Dilihat detikcom, Kamis (19/12/2024), petisi ini dimulai oleh akun atas nama ‘Bareng Warga’. Petisi yang diberi judul ‘Pemerintah, Segera Batalkan Kenaikan PPN!’ itu dimulai sejak 19 November 2024.
Pukul 09.16 WIB petisi ini sudah ditandatangani 95.284 orang. Petisi ini mempetisi Presiden Republik Indonesia.
Bareng Warga mengatakan petisi ini dibuat karena adanya kenaikan pajak pertambahan nilai menjadi 12% per 1 Januari 2025. Menurutnya, kenaikan ini membuat masyarakat semakin kesulitan karena harga akan naik.
“Rencana menaikkan kembali PPN merupakan kebijakan yang akan memperdalam kesulitan masyarakat. Sebab harga berbagai jenis barang kebutuhan, seperti sabun mandi hingga Bahan Bakar Minyak (BBM) akan naik. Padahal keadaan ekonomi masyarakat belum juga hinggap di posisi yang baik,” ujar Bareng Warga dalam petisi tersebut.
Bareng Warga mencontohkan biaya hidup di Jakarta yang tidak sebanding dengan pendapatan masyarakat. Dia juga mengatakan kenaikan PPN ini bisa membuat daya beli masyarakat semakin merosot.
“Naiknya PPN yang juga akan membuat harga barang ikut naik sangat mempengaruhi daya beli. Kita tentu sudah pasti ingat, sejak bulan Mei 2024 daya beli masyarakat terus merosot. Kalau PPN terus dipaksakan naik, niscaya daya beli bukan lagi merosot, melainkan terjun bebas,” katanya.

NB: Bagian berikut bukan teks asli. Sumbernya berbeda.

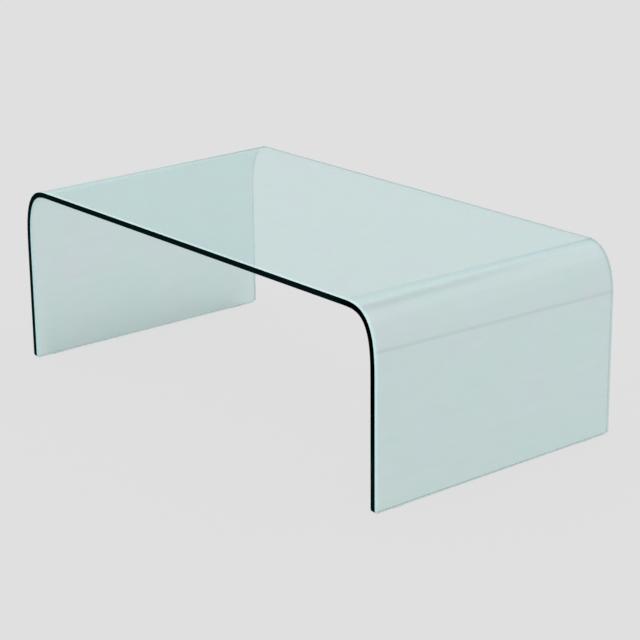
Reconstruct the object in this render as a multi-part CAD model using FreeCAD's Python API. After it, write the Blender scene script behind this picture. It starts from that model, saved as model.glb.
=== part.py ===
import FreeCAD, Part
import math
import os

# Waterfall coffee table: one sheet of float glass, bent down at both ends to make
# its own legs, standing on four clear pads.
# Millimetres. +X runs along the length, +Y from the front edge to the back edge,
# +Z up. The origin is on the floor, under the middle of the top.

# The whole table, pads included
LENGTH = 1100.0
WIDTH = 590.0
HEIGHT = 375.0

# The glass
GLASS_THICKNESS = 12.0
BEND_INNER_RADIUS = 65.0  # the underside's radius where the top turns into a leg
EDGE_ARRIS = 1.0  # the small 45 degree bevel ground along every edge
LEG_CORNER_RADIUS = 8.0  # the rounded lower corners of the legs

# The clear pads under the legs
PAD_LENGTH = 30.0
PAD_THICKNESS = 1.5
PAD_SIDE_MARGIN = 0.5  # from the pad's long side to the bevel of the glass
PAD_END_INSET = 40.0  # from the pad's outer end to the side of the leg
PAD_EDGE_ROUND = 0.4  # the softened edge that meets the floor

# What follows from those sizes
OUTER_RADIUS = BEND_INNER_RADIUS + GLASS_THICKNESS
HALF_LENGTH = LENGTH / 2
HALF_WIDTH = WIDTH / 2
PAD_WIDTH = GLASS_THICKNESS - 2 * EDGE_ARRIS - 2 * PAD_SIDE_MARGIN
LEG_MIDDLE_X = HALF_LENGTH - GLASS_THICKNESS / 2
PAD_MIDDLE_Y = HALF_WIDTH - PAD_END_INSET - PAD_LENGTH / 2

SIDES = {"left": -1, "right": 1}
ENDS = {"front": -1, "back": 1}

UP = FreeCAD.Vector(0, 0, 1)


def save(shape, name):
    """Writes one piece to its own STEP file."""
    shape.exportStep(os.path.join("parts", name + ".step"))


def at_front(x, z):
    """A point in the plane of the front edge."""
    return FreeCAD.Vector(x, -HALF_WIDTH, z)


def quarter_bend(side, radius):
    """The arc of one bend in the front plane, from its leg up to the top."""
    middle_x = side * (HALF_LENGTH - OUTER_RADIUS)
    middle_z = HEIGHT - OUTER_RADIUS
    diagonal = radius * math.sqrt(0.5)
    return Part.Arc(
        at_front(middle_x + side * radius, middle_z),
        at_front(middle_x + side * diagonal, middle_z + diagonal),
        at_front(middle_x, middle_z + radius),
    ).toShape()


def sheet_profile():
    """The closed front outline of the sheet: the outer line, the inner line and the two leg ends."""
    ends = []
    lines = []
    for radius in (OUTER_RADIUS, BEND_INNER_RADIUS):
        left = quarter_bend(-1, radius)
        right = quarter_bend(1, radius)
        left_foot = at_front(left.Vertexes[0].X, PAD_THICKNESS)
        right_foot = at_front(right.Vertexes[0].X, PAD_THICKNESS)
        lines += [
            Part.makeLine(left_foot, left.Vertexes[0].Point),
            left,
            Part.makeLine(left.Vertexes[-1].Point, right.Vertexes[-1].Point),
            right,
            Part.makeLine(right.Vertexes[0].Point, right_foot),
        ]
        ends.append((left_foot, right_foot))
    (outer_left, outer_right), (inner_left, inner_right) = ends
    lines.append(Part.makeLine(outer_left, inner_left))
    lines.append(Part.makeLine(outer_right, inner_right))
    return Part.Face(Part.Wire(Part.__sortEdges__(lines)))


def leg_corner_edges(sheet):
    """The four short edges through the glass at the lower corners of the legs."""
    found = []
    for edge in sheet.Edges:
        box = edge.BoundBox
        at_foot = box.ZMax < PAD_THICKNESS + EDGE_ARRIS
        along_length = box.YLength < EDGE_ARRIS
        if at_foot and along_length:
            found.append(edge)
    return found


def rim_edges(sheet):
    """Every edge where one of the two faces of the glass meets its rim.

    The edges through the glass and the lines across it where a bend begins aren't among them.
    """
    found = []
    for edge in sheet.Edges:
        straight = isinstance(edge.Curve, Part.Line)
        through_glass = straight and abs(edge.Length - GLASS_THICKNESS) < EDGE_ARRIS
        across_sheet = straight and edge.BoundBox.YLength > WIDTH - EDGE_ARRIS
        if not (through_glass or across_sheet):
            found.append(edge)
    return found


def bent_glass_sheet():
    """The one sheet that is both top and legs."""
    sheet = sheet_profile().extrude(FreeCAD.Vector(0, WIDTH, 0))
    sheet = sheet.makeFillet(LEG_CORNER_RADIUS, leg_corner_edges(sheet))
    return sheet.makeChamfer(EDGE_ARRIS, rim_edges(sheet))


def pad(side, end):
    """A clear round-ended pad stuck under one leg, near its front or back corner."""
    half_width = PAD_WIDTH / 2
    half_run = PAD_LENGTH / 2 - half_width
    middle = FreeCAD.Vector(side * LEG_MIDDLE_X, end * PAD_MIDDLE_Y, 0)

    def spot(x, y):
        return middle + FreeCAD.Vector(x, y, 0)

    outline = Part.Wire(
        [
            Part.makeLine(spot(half_width, -half_run), spot(half_width, half_run)),
            Part.Arc(
                spot(half_width, half_run), spot(0, half_run + half_width), spot(-half_width, half_run)
            ).toShape(),
            Part.makeLine(spot(-half_width, half_run), spot(-half_width, -half_run)),
            Part.Arc(
                spot(-half_width, -half_run), spot(0, -half_run - half_width), spot(half_width, -half_run)
            ).toShape(),
        ]
    )
    block = Part.Face(outline).extrude(UP * PAD_THICKNESS)
    floor_edges = [edge for edge in block.Edges if edge.BoundBox.ZMax < PAD_EDGE_ROUND]
    return block.makeFillet(PAD_EDGE_ROUND, floor_edges)


def main():
    os.makedirs("parts", exist_ok=True)
    save(bent_glass_sheet(), "bent_glass_sheet")
    for end_name, end in ENDS.items():
        for side_name, side in SIDES.items():
            save(pad(side, end), "pad_" + end_name + "_" + side_name)


main()
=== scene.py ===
import math

import bpy
from bpy.props import FloatProperty, FloatVectorProperty, IntProperty, PointerProperty
from mathutils import Matrix, Vector


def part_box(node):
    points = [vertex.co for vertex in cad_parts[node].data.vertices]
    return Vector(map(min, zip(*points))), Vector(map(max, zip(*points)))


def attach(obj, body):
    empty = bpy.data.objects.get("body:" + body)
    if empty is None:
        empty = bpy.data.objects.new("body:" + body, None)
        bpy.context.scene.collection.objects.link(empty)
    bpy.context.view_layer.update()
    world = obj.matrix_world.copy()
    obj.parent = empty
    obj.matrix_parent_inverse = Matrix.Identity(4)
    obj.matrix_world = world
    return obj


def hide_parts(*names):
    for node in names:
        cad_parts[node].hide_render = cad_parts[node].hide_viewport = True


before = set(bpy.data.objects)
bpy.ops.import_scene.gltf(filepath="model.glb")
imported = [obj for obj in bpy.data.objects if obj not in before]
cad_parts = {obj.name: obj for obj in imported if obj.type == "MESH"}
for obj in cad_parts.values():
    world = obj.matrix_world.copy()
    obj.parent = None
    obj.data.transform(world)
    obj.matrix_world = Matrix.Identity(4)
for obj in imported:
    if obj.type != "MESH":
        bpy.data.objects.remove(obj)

bl_info = {
    "name": "Waterfall coffee table",
    "version": (1, 0, 0),
    "blender": (4, 5, 0),
    "location": "View3D > Sidebar > Coffee Table",
    "description": "Builds a coffee table bent from one sheet of glass, and a studio around it",
    "category": "Object",
}

# What the frame says about the size and place of each piece, in metres
SHEET_NODE = "bent_glass_sheet"
PAD_NODES = ("pad_front_left", "pad_front_right", "pad_back_left", "pad_back_right")
SHEET_LOW, SHEET_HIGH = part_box(SHEET_NODE)
SHEET_SIZE = SHEET_HIGH - SHEET_LOW
PAD_LOW, PAD_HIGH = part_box(PAD_NODES[0])
PAD_SIZE = PAD_HIGH - PAD_LOW

BODY = "root"
QUARTER_TURN = math.pi / 2
MILLIMETRE = 0.001

# How far apart the nodes of a tree are laid out
COLUMN_STEP = 220
ROW_STEP = 200

# Noise lies around a half, and mostly within a quarter of it
NOISE_MIDDLE = 0.5
NOISE_SPREAD = 0.25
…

“Atas dasar itu, rasa-rasanya Pemerintah perlu membatalkan kenaikan PPN yang tercantum dalam UU HPP. Sebelum luka masyarakat kian menganga. Sebelum tunggakan pinjaman online membesar dan menyebar ke mana-mana,” imbuhnya.
Sebelumnya, pemerintah memastikan kenaikan Pajak Pertambahan Nilai (PPN) menjadi 12% mulai 1 Januari 2025. Kebijakan ini tidak berlaku untuk seluruh barang dan jasa.
Menteri Koordinator Bidang Perekonomian Airlangga Hartarto mengatakan, kenaikan PPN jadi 12% penting untuk menjaga stabilitas perekonomian, perlindungan sosial sekaligus mendukung program Asta Cita Presiden Prabowo Subianto. Hal ini diharapkan bisa terwujud melalui peningkatan pendapatan negara.
“Peningkatan pendapatan negara di sektor pajak itu penting untuk mendorong program Asta Cita dan prioritas Pak Presiden baik untuk kedaulatan dan resiliensi di bidang pangan dan kedaulatan energi,” kata Airlangga dalam Konferensi Pers Paket Kebijakan Ekonomi, di kantornya, Jakarta, Senin (16/12).
“Di samping itu juga tentu penting untuk berbagai program infrastruktur pendidikan, kesehatan, perlindungan sosial, dan juga program terkait dengan makanan bergizi,” sambungnya.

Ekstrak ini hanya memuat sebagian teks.